What to work on: Filter for the word "that" and keep each matching line.

Records from a data collection:
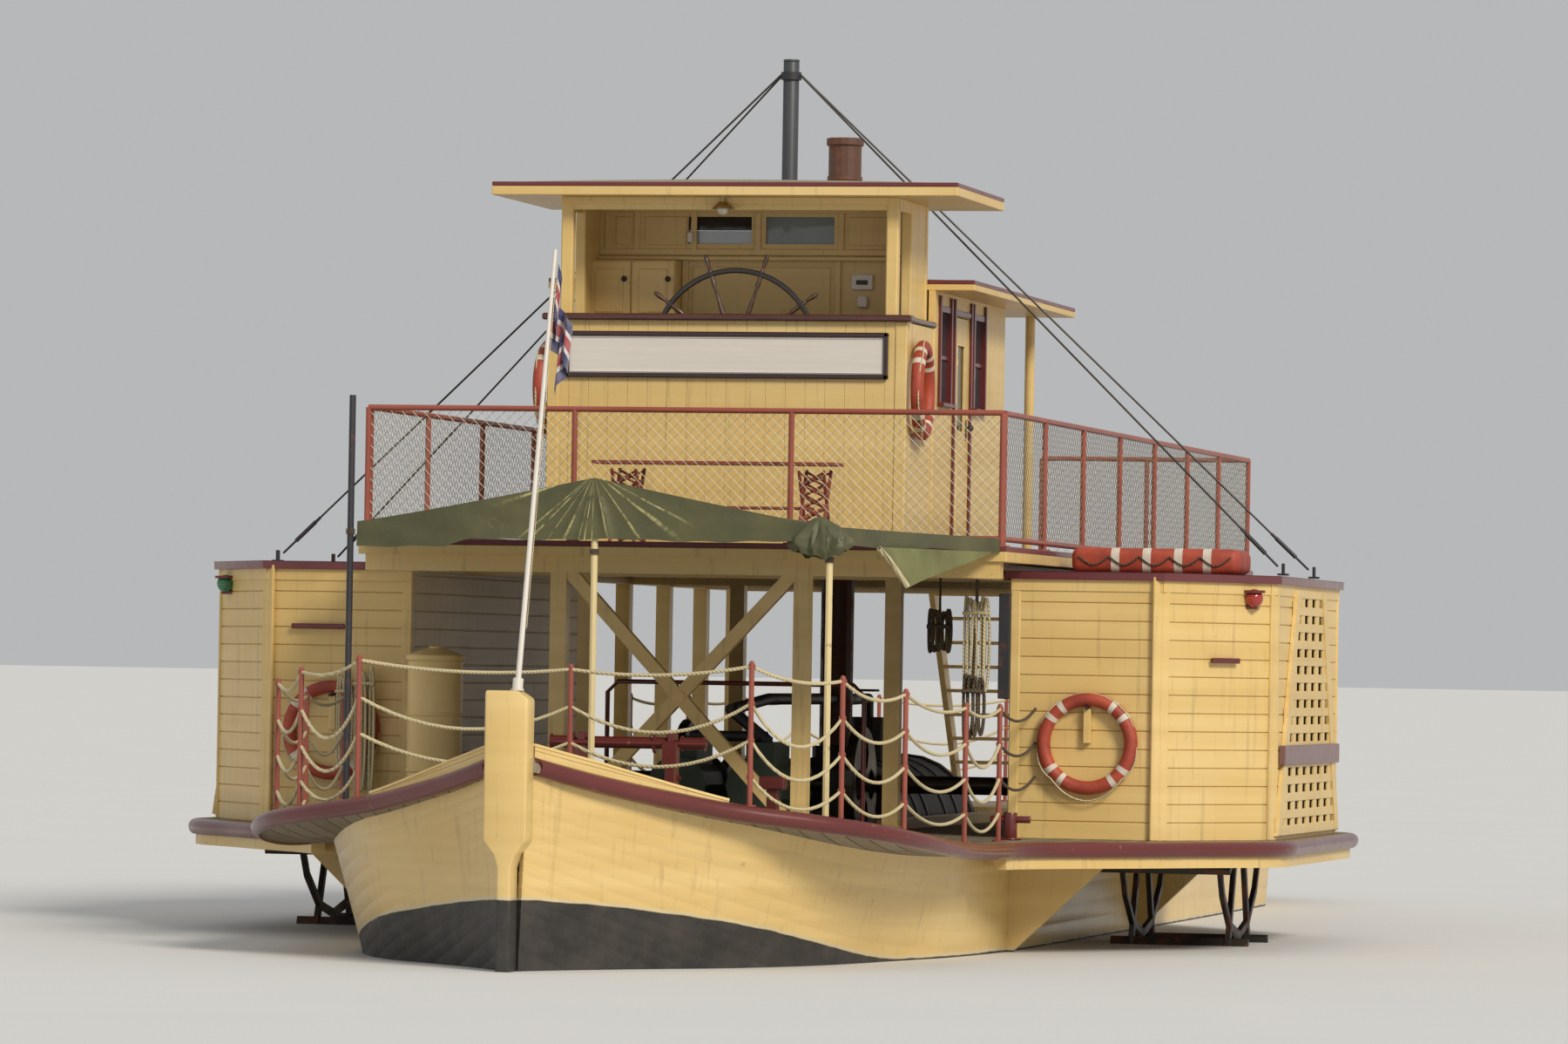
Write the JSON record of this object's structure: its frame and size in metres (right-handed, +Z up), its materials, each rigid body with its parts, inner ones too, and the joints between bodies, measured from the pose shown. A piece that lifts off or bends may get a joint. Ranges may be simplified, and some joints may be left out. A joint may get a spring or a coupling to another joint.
{
  "type": "paddle steamer",
  "caption": "Side-wheel river paddle steamer with planked hull, box-covered wheels on sponsons, upper deck with wheelhouse and deckhouse, mast, funnel and foredeck canopy",
  "frame": {"origin": "centre of the hull's flat bottom, in metres", "axes": "+Z up, bow toward -Y, port side toward +X; the waterline is at z = 0.75"},
  "size_m": [8.6148, 21.9974, 7.58],
  "materials": {
    "cream_timber": "cream gloss paint on planks, weathered",
    "cream_pole": "cream paint on steel pipe",
    "cream_drum": "cream paint on sheet steel",
    "deck_planks": "grey weathered deck planks",
    "platform_boards": "varnished boards",
    "maroon_timber": "maroon gloss paint on hardwood",
    "maroon_iron": "maroon paint on cast iron",
    "rail_pipe": "red oxide paint on steel pipe",
    "rail_rope": "laid rope on painted pipe stanchions",
    "black_iron": "black painted iron",
    "bright_steel": "oiled steel",
    "engine_iron": "dark green painted iron",
    "boiler_plate": "black heat paint on plate",
    "funnel_plate": "rusty brown heat paint",
    "wheel_wood": "dark varnished hardwood",
    "mast_paint": "dark grey painted spar",
    "stay_wire": "tarred steel wire",
    "canopy_canvas": "green tarpaulin",
    "lifebuoy_orange": "orange canvas covered ring",
    "staff_paint": "white paint",
    "flag_cloth": "limp woven flag"
  },
  "bodies": {
    "boat": {"hull": "cream_timber", "stem_post": "cream_timber", "paddle_box_port": "cream_timber", "paddle_box_starboard": "cream_timber", "paddle_box_grille_port": "cream_timber", "paddle_box_grille_starboard": "cream_timber", "upper_deck_frame": "cream_timber", "companion_stair": "cream_timber", "wheelhouse_front": "cream_timber", "wheelhouse_port": "cream_timber", "wheelhouse_starboard": "cream_timber", "wheelhouse_rear": "cream_timber", "wheelhouse_roof": "cream_timber", "deckhouse_port": "cream_timber", "deckhouse_starboard": "cream_timber", "deckhouse_aft": "cream_timber", "deckhouse_roof": "cream_timber", "canopy_pole_centre": "cream_pole", "canopy_pole_port": "cream_pole", "foredeck_drum": "cream_drum", "main_deck": "deck_planks", "upper_deck": "deck_planks", "steering_platform": "platform_boards", "guard_strake": "maroon_timber", "windlass_frame": "maroon_iron", "upper_rail_forward": "rail_pipe", "upper_rail_port": "rail_pipe", "upper_rail_starboard": "rail_pipe", "foredeck_rope_rail_port": "rail_rope", "foredeck_rope_rail_starboard": "rail_rope", "stern_rope_rail": "rail_rope", "shaft_bearing_port": "black_iron", "shaft_bearing_starboard": "black_iron", "engine": "engine_iron", "boiler": "boiler_plate", "funnel": "funnel_plate", "mast": "mast_paint", "mast_stays": "stay_wire", "canopy_pole_starboard": "stay_wire", "foredeck_canopy": "canopy_canvas", "box_lifebuoy_port": "lifebuoy_orange", "box_lifebuoy_starboard": "lifebuoy_orange", "wheelhouse_lifebuoy_port": "lifebuoy_orange", "wheelhouse_lifebuoy_starboard": "lifebuoy_orange", "life_float": "lifebuoy_orange", "flagstaff": "staff_paint", "bow_flag": "flag_cloth"},
    "paddle_wheels": {"paddle_shaft": "bright_steel", "paddle_wheel_port": "black_iron", "paddle_wheel_starboard": "black_iron"},
    "crankshaft": {"flywheel": "bright_steel"},
    "rudder": {"rudder": "cream_timber"},
    "steering_wheel": {"steering_wheel": "wheel_wood"},
    "windlass_barrel": {"windlass_barrel": "maroon_iron"},
    "deckhouse_door_port": {"deckhouse_door_port": "cream_timber"},
    "deckhouse_door_starboard": {"deckhouse_door_starboard": "cream_timber"}
  },
  "joints": [
    {"name": "paddle_wheels_turn", "type": "hinge", "parent": "boat", "child": "paddle_wheels", "pos_m": [0, -2.35, 1.93], "axis": [1, 0, 0], "continuous": true},
    {"name": "crankshaft_turn", "type": "hinge", "parent": "boat", "child": "crankshaft", "pos_m": [0, -2.956, 1.93], "axis": [1, 0, 0], "continuous": true},
    {"name": "rudder_turn", "type": "hinge", "parent": "boat", "child": "rudder", "pos_m": [0, 10.01, 1], "axis": [0, 0, 1], "range_deg": [-35, 35]},
    {"name": "steering_wheel_turn", "type": "hinge", "parent": "boat", "child": "steering_wheel", "pos_m": [0, -4.265, 5.2], "axis": [0, 1, 0], "range_deg": [-350, 350]},
    {"name": "windlass_turn", "type": "hinge", "parent": "boat", "child": "windlass_barrel", "pos_m": [0, -7.5, 2.27], "axis": [1, 0, 0], "continuous": true},
    {"name": "deckhouse_door_port_swing", "type": "hinge", "parent": "boat", "child": "deckhouse_door_port", "pos_m": [1.39, -2.64, 4.6], "axis": [0, 0, -1], "range_deg": [0, 100]},
    {"name": "deckhouse_door_starboard_swing", "type": "hinge", "parent": "boat", "child": "deckhouse_door_starboard", "pos_m": [-1.39, -2.64, 4.6], "axis": [0, 0, 1], "range_deg": [0, 100]}
  ],
  "couplings": [
    {"joint": "crankshaft_turn", "follows": "paddle_wheels_turn", "ratio": -4},
    {"joint": "steering_wheel_turn", "follows": "rudder_turn", "ratio": 10}
  ]
}
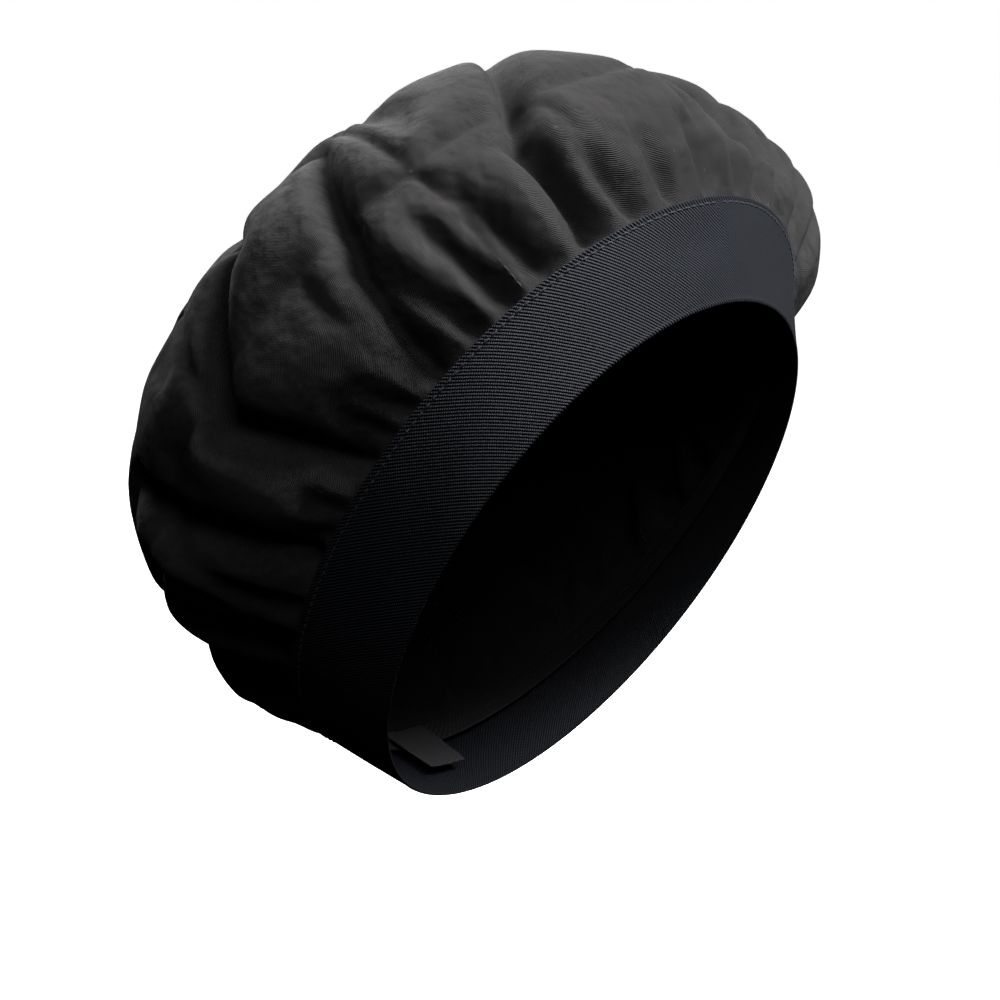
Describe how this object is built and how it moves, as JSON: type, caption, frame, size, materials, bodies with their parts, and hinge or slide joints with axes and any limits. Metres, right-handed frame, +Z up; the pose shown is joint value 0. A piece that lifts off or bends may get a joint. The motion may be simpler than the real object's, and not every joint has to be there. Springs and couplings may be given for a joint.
{
  "type": "thermal hair cap",
  "caption": "Gathered, quilted and seed-filled bonnet-shaped cap on a wide woven elastic band, worn over the hair from the forehead to the nape.",
  "frame": {"origin": "centre of the head opening, in the plane of the elastic band's lower edge", "axes": "+Z up on the wearer, the face looks along -Y, +X is the wearer's left; the opening's plane is tilted 57 degrees, front edge high"},
  "size_m": [0.2492, 0.196, 0.2423],
  "materials": {
    "crown_cotton": "matte",
    "lining_cotton": "matte",
    "elastic_webbing": "matte",
    "binding_tape": "matte",
    "label_satin": "satin",
    "quilting_thread": "matte",
    "band_thread": "matte",
    "seed_fill": "satin"
  },
  "bodies": {
    "root": {"band_join_stitching": "band_thread", "band_topstitch": "band_thread", "binding_stitch": "band_thread", "care_label": "label_satin", "elastic_band": "elastic_webbing", "lining": "lining_cotton", "outer_shell": "crown_cotton", "radial_quilting_inner": "quilting_thread", "radial_quilting_middle": "quilting_thread", "radial_quilting_outer": "quilting_thread", "ring_quilting_inner": "quilting_thread", "ring_quilting_middle": "quilting_thread", "ring_quilting_outer": "quilting_thread", "seam_binding": "binding_tape", "seed_fill_centre": "seed_fill", "seed_fill_inner_01": "seed_fill", "seed_fill_inner_02": "seed_fill", "seed_fill_inner_03": "seed_fill", "seed_fill_inner_04": "seed_fill", "seed_fill_inner_05": "seed_fill", "seed_fill_inner_06": "seed_fill", "seed_fill_inner_07": "seed_fill", "seed_fill_inner_08": "seed_fill", "seed_fill_middle_01": "seed_fill", "seed_fill_middle_02": "seed_fill", "seed_fill_middle_03": "seed_fill", "seed_fill_middle_04": "seed_fill", "seed_fill_middle_05": "seed_fill", "seed_fill_middle_06": "seed_fill", "seed_fill_middle_07": "seed_fill", "seed_fill_middle_08": "seed_fill", "seed_fill_outer_01": "seed_fill", "seed_fill_outer_02": "seed_fill", "seed_fill_outer_03": "seed_fill", "seed_fill_outer_04": "seed_fill", "seed_fill_outer_05": "seed_fill", "seed_fill_outer_06": "seed_fill", "seed_fill_outer_07": "seed_fill", "seed_fill_outer_08": "seed_fill", "seed_fill_outer_09": "seed_fill", "seed_fill_outer_10": "seed_fill", "seed_fill_outer_11": "seed_fill", "seed_fill_outer_12": "seed_fill", "seed_fill_outer_13": "seed_fill", "seed_fill_outer_14": "seed_fill", "seed_fill_outer_15": "seed_fill", "seed_fill_outer_16": "seed_fill"}
  },
  "joints": []
}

Task result:
Write the JSON record of this object's structure: its frame and size in metres (right-handed, +Z up), its materials, each rigid body with its parts, inner ones too, and the joints between bodies, measured from the pose shown. A piece that lifts off or bends may get a joint. Ranges may be simplified, and some joints may be left out. A joint may get a spring or a coupling to another joint.
Describe how this object is built and how it moves, as JSON: type, caption, frame, size, materials, bodies with their parts, and hinge or slide joints with axes and any limits. Metres, right-handed frame, +Z up; the pose shown is joint value 0. A piece that lifts off or bends may get a joint. The motion may be simpler than the real object's, and not every joint has to be there. Springs and couplings may be given for a joint.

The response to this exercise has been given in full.